* DIRECTIONS FOR THIS TASK *
The lines to be extracted run from the start of the listing through the line containing "# ---- Blades"; copy them exactly and nothing else.

____ SOURCE MATERIAL

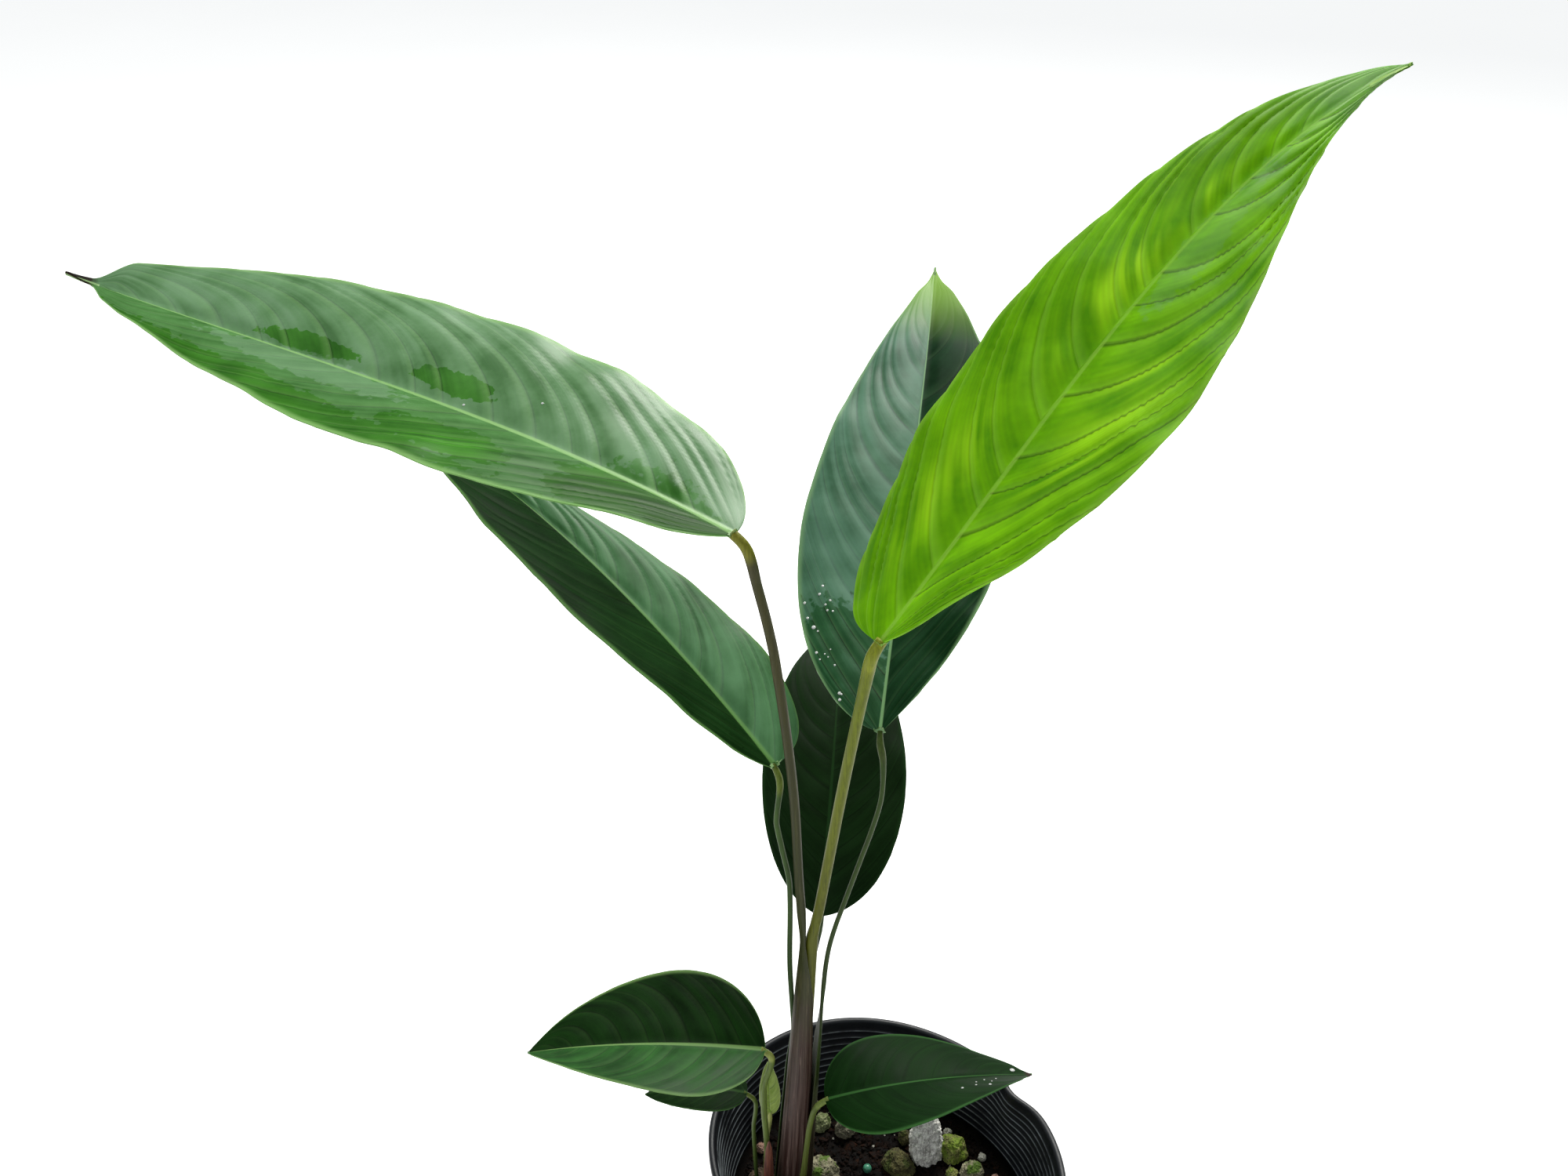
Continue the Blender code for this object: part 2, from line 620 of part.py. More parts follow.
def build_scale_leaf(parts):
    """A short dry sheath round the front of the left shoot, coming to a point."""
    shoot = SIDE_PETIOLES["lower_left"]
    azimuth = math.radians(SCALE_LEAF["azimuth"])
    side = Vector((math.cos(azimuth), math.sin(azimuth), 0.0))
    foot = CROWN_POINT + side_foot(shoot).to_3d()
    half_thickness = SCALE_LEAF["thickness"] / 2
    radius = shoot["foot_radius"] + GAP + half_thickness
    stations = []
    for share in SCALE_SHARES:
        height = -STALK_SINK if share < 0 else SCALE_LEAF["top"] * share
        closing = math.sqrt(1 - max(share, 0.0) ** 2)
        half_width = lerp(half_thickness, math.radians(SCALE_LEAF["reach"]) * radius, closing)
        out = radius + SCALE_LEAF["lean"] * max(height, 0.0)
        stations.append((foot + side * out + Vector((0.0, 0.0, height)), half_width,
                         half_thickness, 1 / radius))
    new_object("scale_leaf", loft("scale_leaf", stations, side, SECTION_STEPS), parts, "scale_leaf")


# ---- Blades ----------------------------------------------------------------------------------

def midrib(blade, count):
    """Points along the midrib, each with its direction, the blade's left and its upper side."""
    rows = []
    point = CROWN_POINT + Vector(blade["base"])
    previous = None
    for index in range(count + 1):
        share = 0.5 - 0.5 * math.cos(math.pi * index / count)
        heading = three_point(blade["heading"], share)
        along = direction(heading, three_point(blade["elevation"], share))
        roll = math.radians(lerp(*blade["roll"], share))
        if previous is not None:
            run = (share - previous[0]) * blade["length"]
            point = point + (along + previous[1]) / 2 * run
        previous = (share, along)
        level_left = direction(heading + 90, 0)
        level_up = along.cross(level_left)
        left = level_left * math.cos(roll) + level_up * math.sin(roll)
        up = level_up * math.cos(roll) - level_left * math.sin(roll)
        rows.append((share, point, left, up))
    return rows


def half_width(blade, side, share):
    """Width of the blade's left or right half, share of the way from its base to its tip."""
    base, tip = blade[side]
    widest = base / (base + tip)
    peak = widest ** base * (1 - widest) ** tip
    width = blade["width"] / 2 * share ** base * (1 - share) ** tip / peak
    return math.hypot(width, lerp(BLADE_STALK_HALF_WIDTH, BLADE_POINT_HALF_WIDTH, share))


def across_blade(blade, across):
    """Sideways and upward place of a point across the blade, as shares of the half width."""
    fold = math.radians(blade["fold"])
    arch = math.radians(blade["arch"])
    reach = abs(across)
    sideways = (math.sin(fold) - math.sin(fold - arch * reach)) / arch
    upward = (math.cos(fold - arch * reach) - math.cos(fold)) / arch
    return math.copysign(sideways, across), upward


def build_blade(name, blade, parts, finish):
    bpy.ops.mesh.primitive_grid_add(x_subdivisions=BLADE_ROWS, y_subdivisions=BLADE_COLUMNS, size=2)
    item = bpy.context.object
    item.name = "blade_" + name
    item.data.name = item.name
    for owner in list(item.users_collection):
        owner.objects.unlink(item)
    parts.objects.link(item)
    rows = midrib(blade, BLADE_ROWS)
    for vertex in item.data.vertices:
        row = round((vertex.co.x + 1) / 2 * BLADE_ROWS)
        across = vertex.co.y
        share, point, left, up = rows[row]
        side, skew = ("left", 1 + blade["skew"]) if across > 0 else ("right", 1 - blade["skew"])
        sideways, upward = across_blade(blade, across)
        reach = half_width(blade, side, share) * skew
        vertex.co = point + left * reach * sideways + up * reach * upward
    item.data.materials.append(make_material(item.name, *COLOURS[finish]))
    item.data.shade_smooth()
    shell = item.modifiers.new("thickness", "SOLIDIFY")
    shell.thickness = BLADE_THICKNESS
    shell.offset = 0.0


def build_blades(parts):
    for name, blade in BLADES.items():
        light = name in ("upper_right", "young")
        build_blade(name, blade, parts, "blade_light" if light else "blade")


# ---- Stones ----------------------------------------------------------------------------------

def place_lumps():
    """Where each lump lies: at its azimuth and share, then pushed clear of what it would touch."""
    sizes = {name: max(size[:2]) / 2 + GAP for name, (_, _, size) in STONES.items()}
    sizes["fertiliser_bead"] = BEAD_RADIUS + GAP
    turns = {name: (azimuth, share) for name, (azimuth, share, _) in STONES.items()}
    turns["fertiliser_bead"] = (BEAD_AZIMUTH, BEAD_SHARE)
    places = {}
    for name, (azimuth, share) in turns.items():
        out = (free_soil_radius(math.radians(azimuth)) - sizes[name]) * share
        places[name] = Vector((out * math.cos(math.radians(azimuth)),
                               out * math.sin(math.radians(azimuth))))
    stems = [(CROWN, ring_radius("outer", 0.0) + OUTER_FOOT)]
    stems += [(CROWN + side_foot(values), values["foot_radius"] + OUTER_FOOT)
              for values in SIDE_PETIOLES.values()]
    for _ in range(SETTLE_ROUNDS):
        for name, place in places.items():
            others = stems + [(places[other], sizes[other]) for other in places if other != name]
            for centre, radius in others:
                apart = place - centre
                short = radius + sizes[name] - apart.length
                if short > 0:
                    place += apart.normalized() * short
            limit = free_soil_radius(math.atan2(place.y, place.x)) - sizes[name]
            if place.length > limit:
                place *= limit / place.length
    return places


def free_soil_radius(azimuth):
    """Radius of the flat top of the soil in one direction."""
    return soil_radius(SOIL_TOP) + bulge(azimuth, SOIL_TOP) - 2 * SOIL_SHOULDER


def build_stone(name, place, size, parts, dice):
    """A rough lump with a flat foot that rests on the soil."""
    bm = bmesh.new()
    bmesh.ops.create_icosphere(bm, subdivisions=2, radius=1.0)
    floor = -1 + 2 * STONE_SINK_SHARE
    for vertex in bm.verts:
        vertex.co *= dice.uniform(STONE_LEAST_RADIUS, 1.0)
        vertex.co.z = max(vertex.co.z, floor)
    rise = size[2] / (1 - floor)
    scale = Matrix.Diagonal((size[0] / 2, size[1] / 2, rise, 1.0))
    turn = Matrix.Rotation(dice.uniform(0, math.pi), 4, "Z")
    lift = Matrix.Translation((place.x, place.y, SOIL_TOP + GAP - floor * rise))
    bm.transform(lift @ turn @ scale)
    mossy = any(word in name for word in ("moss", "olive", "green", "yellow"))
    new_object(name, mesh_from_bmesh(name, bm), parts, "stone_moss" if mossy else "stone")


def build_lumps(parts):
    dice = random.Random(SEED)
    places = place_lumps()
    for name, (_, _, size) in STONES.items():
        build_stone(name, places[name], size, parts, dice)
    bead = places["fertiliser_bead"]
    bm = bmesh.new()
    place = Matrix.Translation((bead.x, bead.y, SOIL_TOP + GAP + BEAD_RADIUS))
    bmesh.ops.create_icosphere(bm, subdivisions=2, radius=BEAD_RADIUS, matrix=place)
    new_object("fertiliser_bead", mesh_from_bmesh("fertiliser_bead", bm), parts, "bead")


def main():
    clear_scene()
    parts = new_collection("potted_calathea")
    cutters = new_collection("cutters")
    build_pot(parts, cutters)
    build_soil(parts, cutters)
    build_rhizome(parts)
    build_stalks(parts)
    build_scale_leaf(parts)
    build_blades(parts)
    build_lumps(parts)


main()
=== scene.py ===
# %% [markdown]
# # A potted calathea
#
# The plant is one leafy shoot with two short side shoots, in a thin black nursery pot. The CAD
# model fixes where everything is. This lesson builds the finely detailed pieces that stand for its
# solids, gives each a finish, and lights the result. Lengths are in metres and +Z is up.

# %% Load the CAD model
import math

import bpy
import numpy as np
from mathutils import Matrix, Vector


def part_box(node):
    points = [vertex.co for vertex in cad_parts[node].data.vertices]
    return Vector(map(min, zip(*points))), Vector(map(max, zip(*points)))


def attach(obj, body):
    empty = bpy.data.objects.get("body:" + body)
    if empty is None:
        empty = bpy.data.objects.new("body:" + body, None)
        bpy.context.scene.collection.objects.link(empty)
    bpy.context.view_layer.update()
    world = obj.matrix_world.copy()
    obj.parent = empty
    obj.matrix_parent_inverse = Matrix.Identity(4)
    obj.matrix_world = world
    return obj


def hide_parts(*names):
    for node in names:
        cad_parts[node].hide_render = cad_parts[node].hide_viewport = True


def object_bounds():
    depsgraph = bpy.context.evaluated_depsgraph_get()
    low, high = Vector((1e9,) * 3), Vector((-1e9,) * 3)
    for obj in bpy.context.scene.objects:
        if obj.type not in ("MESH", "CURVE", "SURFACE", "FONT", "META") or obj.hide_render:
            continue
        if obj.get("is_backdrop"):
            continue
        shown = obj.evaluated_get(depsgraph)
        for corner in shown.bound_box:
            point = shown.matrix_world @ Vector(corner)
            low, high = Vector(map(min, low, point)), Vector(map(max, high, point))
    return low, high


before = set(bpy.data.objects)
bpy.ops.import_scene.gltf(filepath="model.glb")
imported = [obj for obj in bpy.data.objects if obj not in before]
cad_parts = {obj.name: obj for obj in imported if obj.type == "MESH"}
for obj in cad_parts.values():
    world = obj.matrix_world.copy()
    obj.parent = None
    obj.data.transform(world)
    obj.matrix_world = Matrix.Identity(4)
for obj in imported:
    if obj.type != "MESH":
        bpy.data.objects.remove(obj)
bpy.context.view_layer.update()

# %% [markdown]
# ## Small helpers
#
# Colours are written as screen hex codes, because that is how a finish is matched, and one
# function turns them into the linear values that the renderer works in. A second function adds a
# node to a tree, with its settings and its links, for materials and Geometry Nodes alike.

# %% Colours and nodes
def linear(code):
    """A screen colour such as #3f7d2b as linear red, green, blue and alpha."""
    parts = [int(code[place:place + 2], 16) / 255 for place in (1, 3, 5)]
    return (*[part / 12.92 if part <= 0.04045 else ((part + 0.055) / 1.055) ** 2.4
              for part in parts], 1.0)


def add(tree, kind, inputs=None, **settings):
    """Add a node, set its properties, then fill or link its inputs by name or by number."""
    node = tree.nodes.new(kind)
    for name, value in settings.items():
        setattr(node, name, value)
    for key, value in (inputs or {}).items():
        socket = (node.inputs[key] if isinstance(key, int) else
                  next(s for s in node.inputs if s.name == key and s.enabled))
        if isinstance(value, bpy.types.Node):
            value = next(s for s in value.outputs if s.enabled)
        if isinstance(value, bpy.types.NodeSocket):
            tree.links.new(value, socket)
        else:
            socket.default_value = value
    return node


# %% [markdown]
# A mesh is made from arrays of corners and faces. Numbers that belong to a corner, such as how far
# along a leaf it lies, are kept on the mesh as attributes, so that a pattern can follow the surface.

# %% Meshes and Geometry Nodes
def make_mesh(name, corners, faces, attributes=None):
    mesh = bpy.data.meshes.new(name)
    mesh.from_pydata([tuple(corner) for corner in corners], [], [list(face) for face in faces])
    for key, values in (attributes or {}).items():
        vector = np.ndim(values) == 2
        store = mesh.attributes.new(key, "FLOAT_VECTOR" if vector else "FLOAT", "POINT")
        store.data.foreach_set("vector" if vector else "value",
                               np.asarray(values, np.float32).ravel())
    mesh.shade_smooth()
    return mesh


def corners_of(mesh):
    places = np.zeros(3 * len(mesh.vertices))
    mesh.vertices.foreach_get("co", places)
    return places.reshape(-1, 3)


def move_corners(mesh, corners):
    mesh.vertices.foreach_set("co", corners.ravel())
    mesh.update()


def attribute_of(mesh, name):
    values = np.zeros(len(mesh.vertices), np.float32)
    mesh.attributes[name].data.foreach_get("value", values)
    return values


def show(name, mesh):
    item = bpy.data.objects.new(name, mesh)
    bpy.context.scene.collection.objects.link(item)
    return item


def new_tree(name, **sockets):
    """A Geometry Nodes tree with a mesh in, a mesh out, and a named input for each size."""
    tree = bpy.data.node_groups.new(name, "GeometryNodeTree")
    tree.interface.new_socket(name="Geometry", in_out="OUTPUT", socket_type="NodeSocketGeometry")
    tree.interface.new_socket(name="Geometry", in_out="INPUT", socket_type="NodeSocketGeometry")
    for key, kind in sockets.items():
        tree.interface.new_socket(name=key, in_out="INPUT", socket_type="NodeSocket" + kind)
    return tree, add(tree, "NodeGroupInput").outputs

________

* SOLUTION *
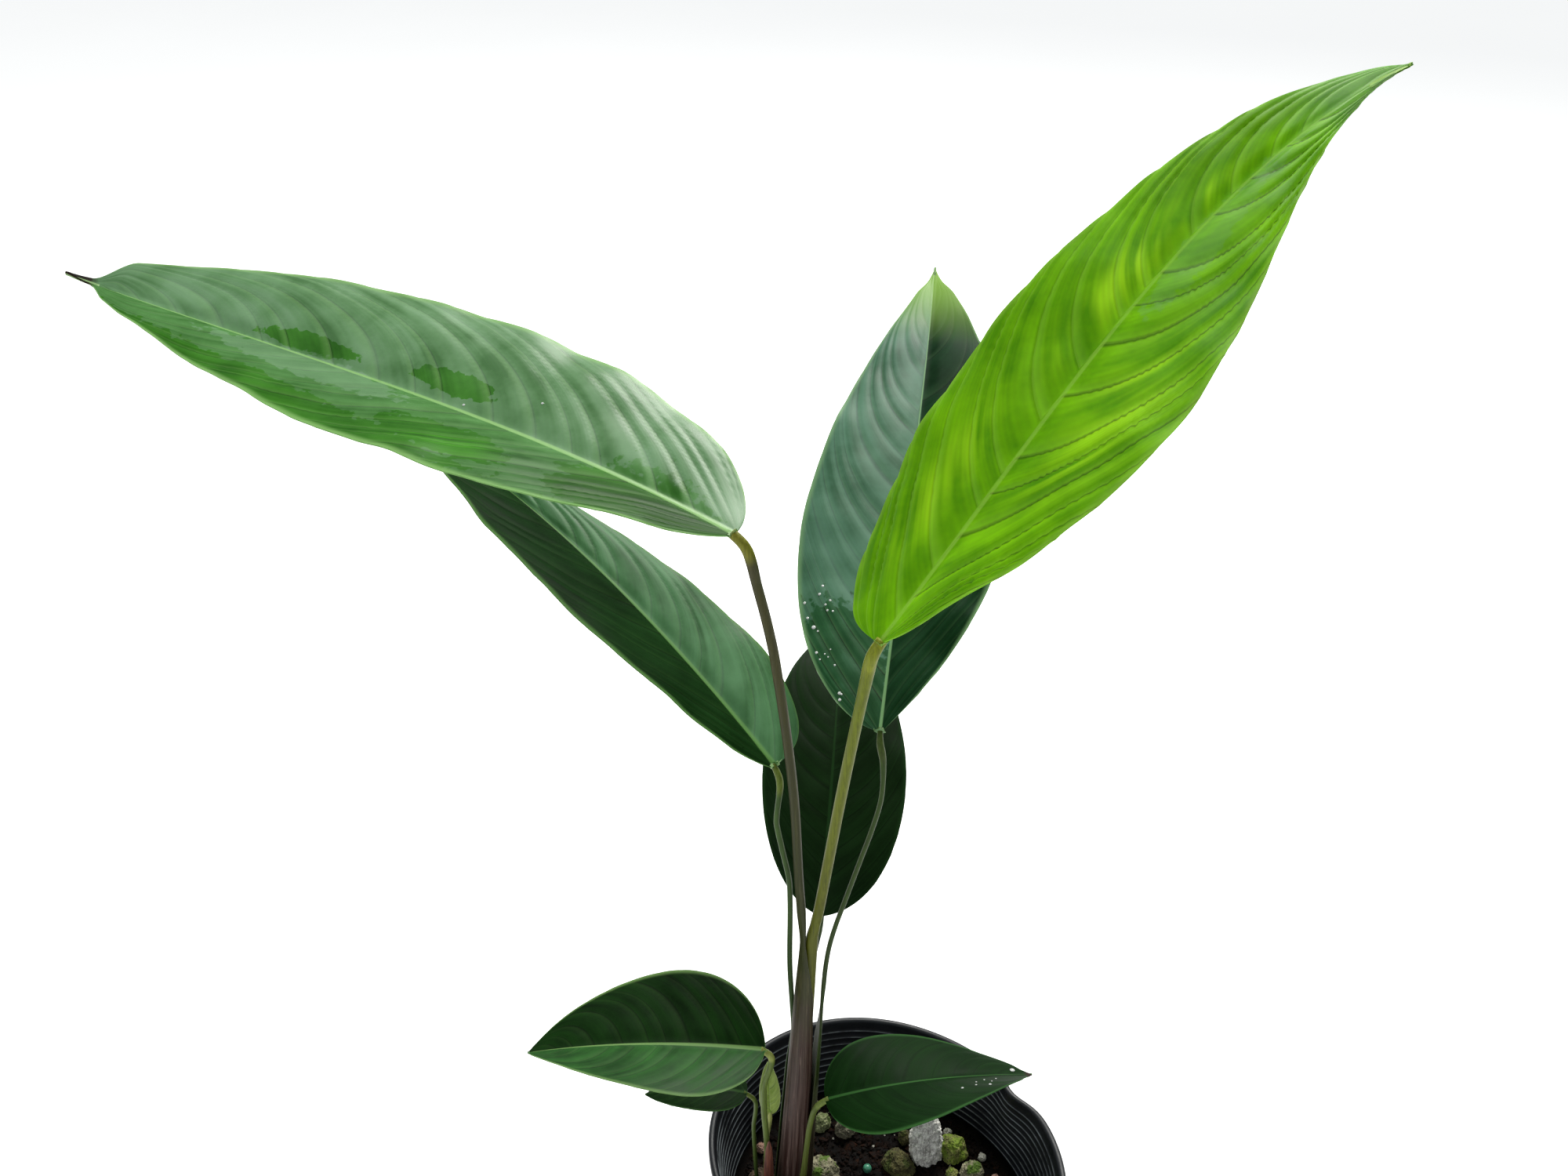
Continue the Blender code for this object: part 2, from line 620 of part.py. More parts follow.
def build_scale_leaf(parts):
    """A short dry sheath round the front of the left shoot, coming to a point."""
    shoot = SIDE_PETIOLES["lower_left"]
    azimuth = math.radians(SCALE_LEAF["azimuth"])
    side = Vector((math.cos(azimuth), math.sin(azimuth), 0.0))
    foot = CROWN_POINT + side_foot(shoot).to_3d()
    half_thickness = SCALE_LEAF["thickness"] / 2
    radius = shoot["foot_radius"] + GAP + half_thickness
    stations = []
    for share in SCALE_SHARES:
        height = -STALK_SINK if share < 0 else SCALE_LEAF["top"] * share
        closing = math.sqrt(1 - max(share, 0.0) ** 2)
        half_width = lerp(half_thickness, math.radians(SCALE_LEAF["reach"]) * radius, closing)
        out = radius + SCALE_LEAF["lean"] * max(height, 0.0)
        stations.append((foot + side * out + Vector((0.0, 0.0, height)), half_width,
                         half_thickness, 1 / radius))
    new_object("scale_leaf", loft("scale_leaf", stations, side, SECTION_STEPS), parts, "scale_leaf")


# ---- Blades ----------------------------------------------------------------------------------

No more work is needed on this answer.